**TASK DETAILS**
Write the material out again exactly as it stands.

**AVAILABLE DATA**
----------------------------------------

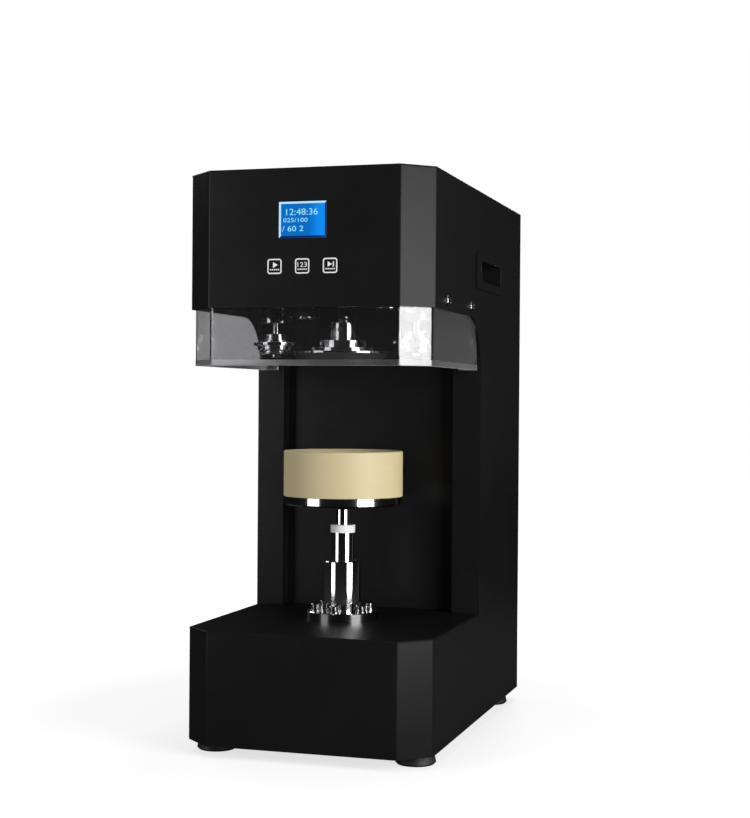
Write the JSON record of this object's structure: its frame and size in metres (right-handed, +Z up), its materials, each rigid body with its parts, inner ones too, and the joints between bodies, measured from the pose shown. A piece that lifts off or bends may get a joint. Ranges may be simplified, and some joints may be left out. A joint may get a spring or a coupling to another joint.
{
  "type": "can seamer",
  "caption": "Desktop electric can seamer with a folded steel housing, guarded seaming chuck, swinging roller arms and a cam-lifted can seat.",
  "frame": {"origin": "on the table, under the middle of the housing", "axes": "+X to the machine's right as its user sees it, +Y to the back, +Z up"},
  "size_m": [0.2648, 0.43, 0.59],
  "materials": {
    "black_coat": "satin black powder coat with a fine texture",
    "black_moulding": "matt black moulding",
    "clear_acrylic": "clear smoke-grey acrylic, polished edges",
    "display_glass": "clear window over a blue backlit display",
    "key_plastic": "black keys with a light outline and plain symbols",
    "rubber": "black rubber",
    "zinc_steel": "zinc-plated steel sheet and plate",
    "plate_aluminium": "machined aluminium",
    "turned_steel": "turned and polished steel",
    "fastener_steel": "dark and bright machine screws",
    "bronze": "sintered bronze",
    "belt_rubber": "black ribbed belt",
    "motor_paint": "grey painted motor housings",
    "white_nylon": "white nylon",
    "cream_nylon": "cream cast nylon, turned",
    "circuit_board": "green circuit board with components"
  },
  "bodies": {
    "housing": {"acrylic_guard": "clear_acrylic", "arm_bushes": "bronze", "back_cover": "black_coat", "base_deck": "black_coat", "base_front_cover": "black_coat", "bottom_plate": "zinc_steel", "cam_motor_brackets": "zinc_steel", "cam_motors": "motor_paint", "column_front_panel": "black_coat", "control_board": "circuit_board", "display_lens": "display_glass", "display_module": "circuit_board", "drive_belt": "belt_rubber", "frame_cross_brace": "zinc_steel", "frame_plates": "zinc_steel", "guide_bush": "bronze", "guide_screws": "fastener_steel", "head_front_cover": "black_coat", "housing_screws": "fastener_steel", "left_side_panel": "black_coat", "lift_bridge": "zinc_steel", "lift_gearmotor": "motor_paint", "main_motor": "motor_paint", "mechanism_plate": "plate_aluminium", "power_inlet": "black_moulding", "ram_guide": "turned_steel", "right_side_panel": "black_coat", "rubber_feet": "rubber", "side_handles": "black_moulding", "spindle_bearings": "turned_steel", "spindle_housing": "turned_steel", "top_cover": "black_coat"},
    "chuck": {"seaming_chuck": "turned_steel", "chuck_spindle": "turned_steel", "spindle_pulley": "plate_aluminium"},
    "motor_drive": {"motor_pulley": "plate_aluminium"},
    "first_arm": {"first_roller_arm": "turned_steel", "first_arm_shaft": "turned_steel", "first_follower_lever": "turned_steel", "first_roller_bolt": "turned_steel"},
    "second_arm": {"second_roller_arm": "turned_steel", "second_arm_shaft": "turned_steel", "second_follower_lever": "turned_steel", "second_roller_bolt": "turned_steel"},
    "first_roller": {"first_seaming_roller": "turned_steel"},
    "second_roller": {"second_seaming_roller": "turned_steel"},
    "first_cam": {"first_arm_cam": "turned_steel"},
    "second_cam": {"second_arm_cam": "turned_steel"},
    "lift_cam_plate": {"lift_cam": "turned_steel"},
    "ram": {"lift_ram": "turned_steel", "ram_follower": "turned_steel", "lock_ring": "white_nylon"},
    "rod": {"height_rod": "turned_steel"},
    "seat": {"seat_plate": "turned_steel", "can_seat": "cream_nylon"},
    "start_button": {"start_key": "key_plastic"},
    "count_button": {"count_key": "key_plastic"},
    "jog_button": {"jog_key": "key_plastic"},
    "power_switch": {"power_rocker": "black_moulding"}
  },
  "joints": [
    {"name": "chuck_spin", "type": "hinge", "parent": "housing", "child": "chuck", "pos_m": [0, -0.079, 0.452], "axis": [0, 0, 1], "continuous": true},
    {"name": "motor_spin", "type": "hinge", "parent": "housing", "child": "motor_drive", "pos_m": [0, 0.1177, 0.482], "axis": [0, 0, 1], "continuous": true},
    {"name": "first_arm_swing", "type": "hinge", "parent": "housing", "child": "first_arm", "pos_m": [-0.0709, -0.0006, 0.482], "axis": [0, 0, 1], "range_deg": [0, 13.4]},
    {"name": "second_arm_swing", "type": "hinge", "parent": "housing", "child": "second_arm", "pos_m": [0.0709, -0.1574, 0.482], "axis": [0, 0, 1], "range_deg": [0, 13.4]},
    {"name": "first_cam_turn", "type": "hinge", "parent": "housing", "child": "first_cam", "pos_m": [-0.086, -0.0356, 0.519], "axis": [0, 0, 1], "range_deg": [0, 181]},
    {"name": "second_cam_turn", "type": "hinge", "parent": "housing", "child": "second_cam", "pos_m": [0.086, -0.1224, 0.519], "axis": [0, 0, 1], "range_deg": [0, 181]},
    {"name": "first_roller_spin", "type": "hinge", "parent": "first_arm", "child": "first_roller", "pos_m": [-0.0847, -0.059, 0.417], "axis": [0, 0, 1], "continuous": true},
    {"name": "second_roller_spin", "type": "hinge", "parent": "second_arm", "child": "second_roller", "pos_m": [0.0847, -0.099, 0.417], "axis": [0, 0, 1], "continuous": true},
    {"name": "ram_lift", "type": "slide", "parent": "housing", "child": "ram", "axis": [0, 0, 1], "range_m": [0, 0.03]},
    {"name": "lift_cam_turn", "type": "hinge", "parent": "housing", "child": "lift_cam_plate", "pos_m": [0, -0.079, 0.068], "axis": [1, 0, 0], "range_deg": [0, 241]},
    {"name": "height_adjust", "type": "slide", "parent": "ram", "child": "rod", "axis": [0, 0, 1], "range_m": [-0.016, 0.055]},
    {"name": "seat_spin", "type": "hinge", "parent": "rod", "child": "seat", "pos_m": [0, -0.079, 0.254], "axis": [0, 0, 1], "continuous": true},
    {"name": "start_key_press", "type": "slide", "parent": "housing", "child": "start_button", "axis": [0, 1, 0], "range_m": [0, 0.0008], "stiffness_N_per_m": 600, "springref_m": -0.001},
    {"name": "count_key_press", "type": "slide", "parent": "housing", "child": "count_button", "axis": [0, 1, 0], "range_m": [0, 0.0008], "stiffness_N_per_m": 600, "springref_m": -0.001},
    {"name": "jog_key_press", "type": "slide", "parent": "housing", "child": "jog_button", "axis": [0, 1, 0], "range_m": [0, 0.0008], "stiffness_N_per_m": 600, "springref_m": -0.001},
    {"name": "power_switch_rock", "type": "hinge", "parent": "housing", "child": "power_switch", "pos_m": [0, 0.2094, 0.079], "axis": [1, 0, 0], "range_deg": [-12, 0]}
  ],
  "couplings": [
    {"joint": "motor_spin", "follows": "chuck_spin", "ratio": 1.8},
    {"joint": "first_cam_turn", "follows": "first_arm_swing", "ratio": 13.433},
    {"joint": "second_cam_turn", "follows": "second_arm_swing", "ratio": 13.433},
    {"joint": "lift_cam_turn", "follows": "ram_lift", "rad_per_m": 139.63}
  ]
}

----------------------------------------

**EXERCISE ANSWER**
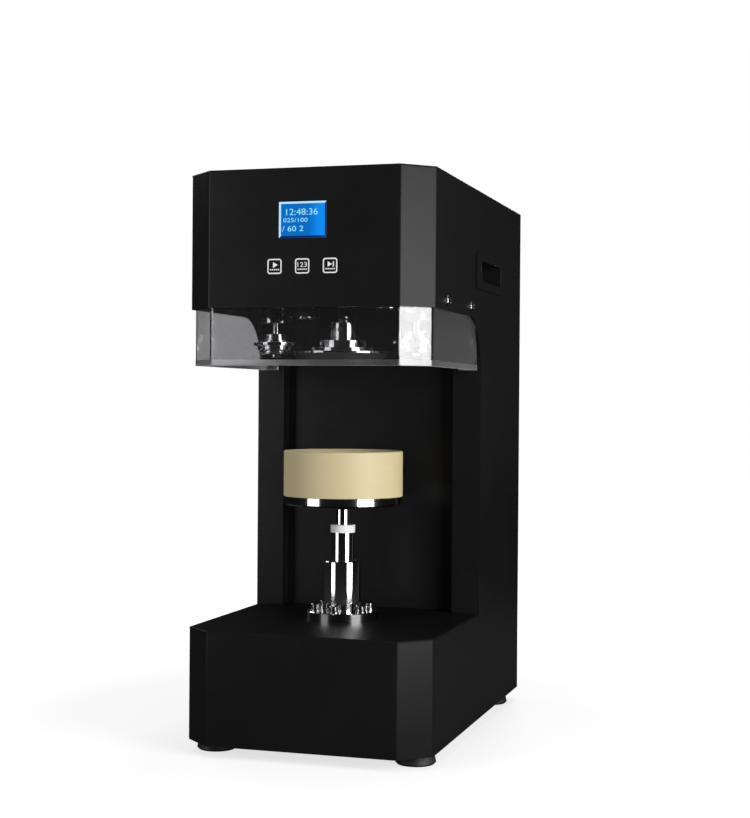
Write the JSON record of this object's structure: its frame and size in metres (right-handed, +Z up), its materials, each rigid body with its parts, inner ones too, and the joints between bodies, measured from the pose shown. A piece that lifts off or bends may get a joint. Ranges may be simplified, and some joints may be left out. A joint may get a spring or a coupling to another joint.
{
  "type": "can seamer",
  "caption": "Desktop electric can seamer with a folded steel housing, guarded seaming chuck, swinging roller arms and a cam-lifted can seat.",
  "frame": {"origin": "on the table, under the middle of the housing", "axes": "+X to the machine's right as its user sees it, +Y to the back, +Z up"},
  "size_m": [0.2648, 0.43, 0.59],
  "materials": {
    "black_coat": "satin black powder coat with a fine texture",
    "black_moulding": "matt black moulding",
    "clear_acrylic": "clear smoke-grey acrylic, polished edges",
    "display_glass": "clear window over a blue backlit display",
    "key_plastic": "black keys with a light outline and plain symbols",
    "rubber": "black rubber",
    "zinc_steel": "zinc-plated steel sheet and plate",
    "plate_aluminium": "machined aluminium",
    "turned_steel": "turned and polished steel",
    "fastener_steel": "dark and bright machine screws",
    "bronze": "sintered bronze",
    "belt_rubber": "black ribbed belt",
    "motor_paint": "grey painted motor housings",
    "white_nylon": "white nylon",
    "cream_nylon": "cream cast nylon, turned",
    "circuit_board": "green circuit board with components"
  },
  "bodies": {
    "housing": {"acrylic_guard": "clear_acrylic", "arm_bushes": "bronze", "back_cover": "black_coat", "base_deck": "black_coat", "base_front_cover": "black_coat", "bottom_plate": "zinc_steel", "cam_motor_brackets": "zinc_steel", "cam_motors": "motor_paint", "column_front_panel": "black_coat", "control_board": "circuit_board", "display_lens": "display_glass", "display_module": "circuit_board", "drive_belt": "belt_rubber", "frame_cross_brace": "zinc_steel", "frame_plates": "zinc_steel", "guide_bush": "bronze", "guide_screws": "fastener_steel", "head_front_cover": "black_coat", "housing_screws": "fastener_steel", "left_side_panel": "black_coat", "lift_bridge": "zinc_steel", "lift_gearmotor": "motor_paint", "main_motor": "motor_paint", "mechanism_plate": "plate_aluminium", "power_inlet": "black_moulding", "ram_guide": "turned_steel", "right_side_panel": "black_coat", "rubber_feet": "rubber", "side_handles": "black_moulding", "spindle_bearings": "turned_steel", "spindle_housing": "turned_steel", "top_cover": "black_coat"},
    "chuck": {"seaming_chuck": "turned_steel", "chuck_spindle": "turned_steel", "spindle_pulley": "plate_aluminium"},
    "motor_drive": {"motor_pulley": "plate_aluminium"},
    "first_arm": {"first_roller_arm": "turned_steel", "first_arm_shaft": "turned_steel", "first_follower_lever": "turned_steel", "first_roller_bolt": "turned_steel"},
    "second_arm": {"second_roller_arm": "turned_steel", "second_arm_shaft": "turned_steel", "second_follower_lever": "turned_steel", "second_roller_bolt": "turned_steel"},
    "first_roller": {"first_seaming_roller": "turned_steel"},
    "second_roller": {"second_seaming_roller": "turned_steel"},
    "first_cam": {"first_arm_cam": "turned_steel"},
    "second_cam": {"second_arm_cam": "turned_steel"},
    "lift_cam_plate": {"lift_cam": "turned_steel"},
    "ram": {"lift_ram": "turned_steel", "ram_follower": "turned_steel", "lock_ring": "white_nylon"},
    "rod": {"height_rod": "turned_steel"},
    "seat": {"seat_plate": "turned_steel", "can_seat": "cream_nylon"},
    "start_button": {"start_key": "key_plastic"},
    "count_button": {"count_key": "key_plastic"},
    "jog_button": {"jog_key": "key_plastic"},
    "power_switch": {"power_rocker": "black_moulding"}
  },
  "joints": [
    {"name": "chuck_spin", "type": "hinge", "parent": "housing", "child": "chuck", "pos_m": [0, -0.079, 0.452], "axis": [0, 0, 1], "continuous": true},
    {"name": "motor_spin", "type": "hinge", "parent": "housing", "child": "motor_drive", "pos_m": [0, 0.1177, 0.482], "axis": [0, 0, 1], "continuous": true},
    {"name": "first_arm_swing", "type": "hinge", "parent": "housing", "child": "first_arm", "pos_m": [-0.0709, -0.0006, 0.482], "axis": [0, 0, 1], "range_deg": [0, 13.4]},
    {"name": "second_arm_swing", "type": "hinge", "parent": "housing", "child": "second_arm", "pos_m": [0.0709, -0.1574, 0.482], "axis": [0, 0, 1], "range_deg": [0, 13.4]},
    {"name": "first_cam_turn", "type": "hinge", "parent": "housing", "child": "first_cam", "pos_m": [-0.086, -0.0356, 0.519], "axis": [0, 0, 1], "range_deg": [0, 181]},
    {"name": "second_cam_turn", "type": "hinge", "parent": "housing", "child": "second_cam", "pos_m": [0.086, -0.1224, 0.519], "axis": [0, 0, 1], "range_deg": [0, 181]},
    {"name": "first_roller_spin", "type": "hinge", "parent": "first_arm", "child": "first_roller", "pos_m": [-0.0847, -0.059, 0.417], "axis": [0, 0, 1], "continuous": true},
    {"name": "second_roller_spin", "type": "hinge", "parent": "second_arm", "child": "second_roller", "pos_m": [0.0847, -0.099, 0.417], "axis": [0, 0, 1], "continuous": true},
    {"name": "ram_lift", "type": "slide", "parent": "housing", "child": "ram", "axis": [0, 0, 1], "range_m": [0, 0.03]},
    {"name": "lift_cam_turn", "type": "hinge", "parent": "housing", "child": "lift_cam_plate", "pos_m": [0, -0.079, 0.068], "axis": [1, 0, 0], "range_deg": [0, 241]},
    {"name": "height_adjust", "type": "slide", "parent": "ram", "child": "rod", "axis": [0, 0, 1], "range_m": [-0.016, 0.055]},
    {"name": "seat_spin", "type": "hinge", "parent": "rod", "child": "seat", "pos_m": [0, -0.079, 0.254], "axis": [0, 0, 1], "continuous": true},
    {"name": "start_key_press", "type": "slide", "parent": "housing", "child": "start_button", "axis": [0, 1, 0], "range_m": [0, 0.0008], "stiffness_N_per_m": 600, "springref_m": -0.001},
    {"name": "count_key_press", "type": "slide", "parent": "housing", "child": "count_button", "axis": [0, 1, 0], "range_m": [0, 0.0008], "stiffness_N_per_m": 600, "springref_m": -0.001},
    {"name": "jog_key_press", "type": "slide", "parent": "housing", "child": "jog_button", "axis": [0, 1, 0], "range_m": [0, 0.0008], "stiffness_N_per_m": 600, "springref_m": -0.001},
    {"name": "power_switch_rock", "type": "hinge", "parent": "housing", "child": "power_switch", "pos_m": [0, 0.2094, 0.079], "axis": [1, 0, 0], "range_deg": [-12, 0]}
  ],
  "couplings": [
    {"joint": "motor_spin", "follows": "chuck_spin", "ratio": 1.8},
    {"joint": "first_cam_turn", "follows": "first_arm_swing", "ratio": 13.433},
    {"joint": "second_cam_turn", "follows": "second_arm_swing", "ratio": 13.433},
    {"joint": "lift_cam_turn", "follows": "ram_lift", "rad_per_m": 139.63}
  ]
}